A >98% efficient >150 kRPM high-temperature liquid-cooled SiC VFD for hybrid-electric turbochargers

Abstract

This paper presents a high-efficiency, high-speed variable frequency drive (VFD) used in an electrically-assisted turbocharging application with the goal of reducing turbo lag and extracting electrical energy during vehicle braking and deceleration events. To maximize switching frequency and achieve high-temperature operation, SiC MOSFETs are used in lieu of Si IGBTs or MOSFETs. Furthermore, the VFD is cooled using the existing engine coolant loop, which operates near 105 deg. C. Eliminating the need for an additional 65 deg. C liquid cooling loop, which are typical of electric vehicles, significantly reducing system complexity, volume, and weight and simplifying integration. A digital sliding-mode-observer (SMO) was developed to drive the machine at a ramp rate of over 68 kRPM/sec.
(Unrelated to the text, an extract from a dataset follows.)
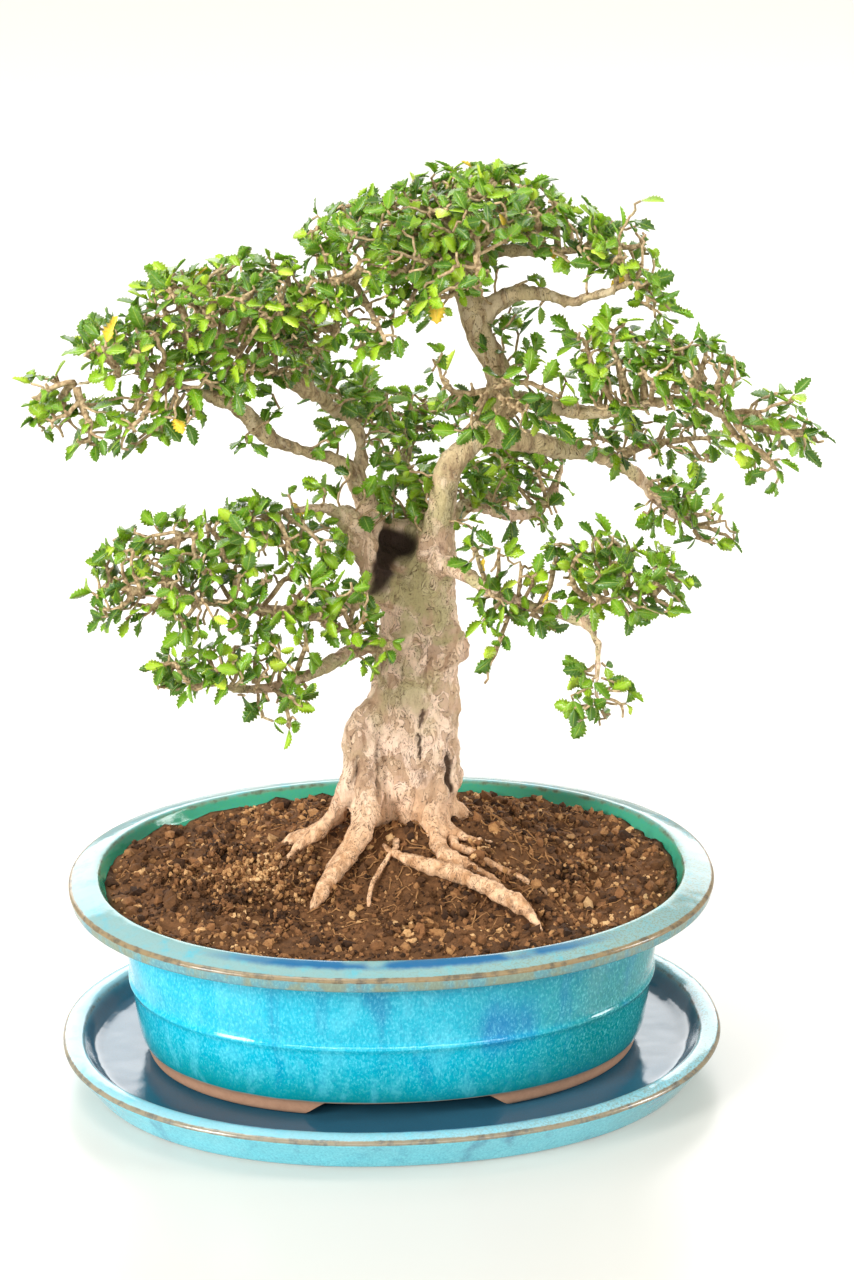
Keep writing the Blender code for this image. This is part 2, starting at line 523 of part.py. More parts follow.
def tube(bm, route, lift=TREE_LIFT):
    """A closed round tube along a route of (x, y, z, radius) in millimetres, with a domed tip."""
    points = [Vector((x * MM, y * MM, z * MM + lift)) for x, y, z, _ in route]
    radii = [r * MM for *_, r in route]
    rings = []
    side = Vector((0, 1, 0))
    for i, (point, radius) in enumerate(zip(points, radii)):
        along = (points[min(i + 1, len(points) - 1)] - points[max(i - 1, 0)]).normalized()
        side = (side - along * side.dot(along)).normalized()
        other = along.cross(side)
        ring = []
        for step in range(TUBE_SIDES):
            angle = 2 * pi * step / TUBE_SIDES
            ring.append(bm.verts.new(point + (side * cos(angle) + other * sin(angle)) * radius))
        rings.append(ring)
    for lower, upper in zip(rings, rings[1:]):
        join_rings(bm, lower, upper)
    start, end = points[0], points[-1]
    foot = bm.verts.new(start - (points[1] - start).normalized() * radii[0] * 0.5)
    tip = bm.verts.new(end + (end - points[-2]).normalized() * radii[-1] * 0.7)
    for i in range(TUBE_SIDES):
        j = (i + 1) % TUBE_SIDES
        bm.faces.new((foot, rings[0][j], rings[0][i]))
        bm.faces.new((tip, rings[-1][i], rings[-1][j]))


def remeshed(name, thing, voxel, triangles, finish):
    """One closed skin round all that the thing holds, brought down to about so many triangles."""
    skin = thing.modifiers.new("skin", "REMESH")
    skin.mode = "VOXEL"
    skin.voxel_size = voxel
    skin.adaptivity = 0
    relax = thing.modifiers.new("relax", "SMOOTH")
    relax.factor = 0.5
    relax.iterations = 2
    full = evaluated_bmesh(thing)
    bmesh.ops.triangulate(full, faces=full.faces)
    count = len(full.faces)
    fine = new_object(name + "_fine", full)
    fewer = fine.modifiers.new("fewer", "DECIMATE")
    fewer.ratio = min(1.0, triangles / count)
    made = new_object(name, evaluated_bmesh(fine), finish)
    shade_round(made, 180)
    for helper in (thing, fine):
        bpy.data.objects.remove(helper)
    return made


def build_wood():
    """Trunk, surface roots and limbs: they grew as one piece, so they are one solid."""
    bm = bmesh.new()
    tube(bm, TRUNK)
    tube(bm, KNOT)
    for route in list(ROOTS.values()) + list(LIMBS.values()):
        tube(bm, route)
    solid = new_object("wood_routes", bm)
    skin = solid.modifiers.new("skin", "REMESH")
    skin.mode = "VOXEL"
    skin.voxel_size = WOOD_VOXEL
    solid = new_object("wood_joined", evaluated_bmesh(solid))
    for name, route in HOLLOWS.items():
        hollow = bmesh.new()
        tube(hollow, route)
        cut(solid, new_object(name + "_hollow_cutter", hollow))
    return remeshed("tree_wood", solid, WOOD_VOXEL, WOOD_TRIANGLES, "bark")


def room_for(thing, gap):
    """A cutter that is the thing's own shape, grown by the gap."""
    bm = bmesh.new()
    bm.from_mesh(thing.data)
    cutter = new_object("room_for_" + thing.name, bm)
    grow = cutter.modifiers.new("grow", "DISPLACE")
    grow.strength = gap
    grow.mid_level = 0
    return cutter


def boxes_meet(one, other):
    """Whether two things' bounding boxes come within a clearance of each other."""

    def span(thing, axis):
        along = [corner[axis] for corner in thing.bound_box]
        return min(along) - FOLIAGE_CLEARANCE, max(along) + FOLIAGE_CLEARANCE

    return all(
        span(one, axis)[0] < span(other, axis)[1] and span(other, axis)[0] < span(one, axis)[1] for axis in range(3)
    )


# Foliage --------------------------------------------------------------------------------------


def build_foliage(name, lumps, wood_cutter, neighbours):
    """One pad of foliage: lumps grown together into one closed skin, with room for the wood inside it
    and for the pads that it meets."""
    bm = bmesh.new()
    for x, y, z, half_length, half_depth, half_height in lumps:
        place = Matrix.Translation((x * MM, y * MM, z * MM + TREE_LIFT))
        shape = Matrix.Diagonal((half_length * MM, half_depth * MM, half_height * MM, 1))
        bmesh.ops.create_icosphere(bm, subdivisions=3, radius=1, matrix=place @ shape)
    lumped = new_object(name + "_lumps", bm)
    pad = remeshed("foliage_" + name, lumped, LUMP_VOXEL, FOLIAGE_TRIANGLES, "leaf")
    for neighbour in neighbours:
        if boxes_meet(pad, neighbour):
            cut(pad, room_for(neighbour, FOLIAGE_CLEARANCE))
    cut(pad, wood_cutter)
    return pad


def main():
    clear_scene()
    build_tray()
    build_pot()
    build_drain_mesh("drain_mesh_left", -1)
    build_drain_mesh("drain_mesh_right", 1)
    wood = build_wood()
    cutter = room_for(wood, WOOD_CLEARANCE)
    build_soil(cutter)
    pads = []
    for name, lumps in FOLIAGE.items():
        pads.append(build_foliage(name, lumps, cutter, pads))


main()
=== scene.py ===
# %% [markdown]
# # A bonsai elm in a glazed oval pot
# The object is a small elm, grown for years in an oval stoneware pot that stands on a drip tray.
# Its measured solids come first, as a fixed frame. Each is then kept and finished, or replaced by a
# piece with the detail that the real one has: glaze, soil crumbs, bark, twigs and leaves.

# %% Load the measured model
from math import atan2, ceil, cos, exp, pi, radians, sin, sqrt

import bpy
import numpy as np
from mathutils import Matrix, Vector, noise
from mathutils.bvhtree import BVHTree


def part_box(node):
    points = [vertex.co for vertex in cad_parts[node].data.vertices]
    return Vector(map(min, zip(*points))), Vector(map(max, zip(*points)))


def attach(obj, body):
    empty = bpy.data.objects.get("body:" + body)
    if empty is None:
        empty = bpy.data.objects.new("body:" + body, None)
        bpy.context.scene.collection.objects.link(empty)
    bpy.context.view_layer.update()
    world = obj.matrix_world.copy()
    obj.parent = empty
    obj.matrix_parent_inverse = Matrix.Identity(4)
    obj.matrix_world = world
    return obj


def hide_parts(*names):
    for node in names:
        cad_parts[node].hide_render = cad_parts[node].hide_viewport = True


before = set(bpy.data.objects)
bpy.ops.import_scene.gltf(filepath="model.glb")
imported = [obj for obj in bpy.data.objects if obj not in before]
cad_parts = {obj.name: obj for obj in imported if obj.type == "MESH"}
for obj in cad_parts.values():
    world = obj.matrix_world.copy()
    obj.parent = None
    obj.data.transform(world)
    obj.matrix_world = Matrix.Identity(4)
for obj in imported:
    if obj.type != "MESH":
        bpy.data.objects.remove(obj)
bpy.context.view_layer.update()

MM = 0.001

# %% [markdown]
# The camera stands a little to the left of the tree's front and looks down on it by about twenty
# degrees, from far enough away that the pot's oval keeps its shape. A long lens does that.

# %% Camera
VIEW_AZIMUTH = radians(-5.5)
VIEW_ELEVATION = radians(21.0)
VIEW_DISTANCE = 1.1
VIEW_TARGET = Vector((0.0109, 0, 0.1416))
VIEW_LENS = 102.2

backwards = Vector(
    (sin(VIEW_AZIMUTH) * cos(VIEW_ELEVATION), -cos(VIEW_AZIMUTH) * cos(VIEW_ELEVATION), sin(VIEW_ELEVATION))
)
camera = bpy.data.objects.new("camera", bpy.data.cameras.new("camera"))
camera.data.lens = VIEW_LENS
camera.location = VIEW_TARGET + backwards * VIEW_DISTANCE
camera.rotation_euler = backwards.to_track_quat("Z", "Y").to_euler()
bpy.context.scene.collection.objects.link(camera)
bpy.context.scene.camera = camera
bpy.context.scene.view_settings.view_transform = "Standard"
print("camera", [round(v, 3) for v in camera.location])

# %% [markdown]
# Studio light for a glossy pot comes from large soft boxes: their outlines are what the glaze
# reflects. One hangs overhead and one stands at each side. A wide bright panel far behind rims the
# leaves with light and lies white on the flange and in the tray, and a narrow strip in front draws
# thin highlights along the glaze. Pale surroundings fill the shadows.

# %% Soft boxes and surroundings
def soft_box(name, place, target, width, height, watts):
    """A rectangular lamp that faces the target."""
    lamp = bpy.data.lights.new(name, "AREA")
    lamp.shape = "RECTANGLE"
    lamp.size, lamp.size_y, lamp.energy = width, height, watts
    stand = bpy.data.objects.new(name, lamp)
    stand.location = place
    stand.rotation_euler = (Vector(place) - Vector(target)).to_track_quat("Z", "Y").to_euler()
    bpy.context.scene.collection.objects.link(stand)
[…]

A dead-time compensation algorithm based upon adaptive notch filters was used to eliminate low-order current harmonics, which can degrade the sensorless control algorithm's performance. Experimental results are presented confirming the VFD's efficiency, dynamic control performance, low-THD load current, and high-temperature operation. Lastly, using a previously developed electro-thermal model, the VFD is extended to higher voltage (450 Vac) motors for application in future vehicle traction drives. The results show that the presented drive exceeds the Department of Energy's targets for traction drives in 2020.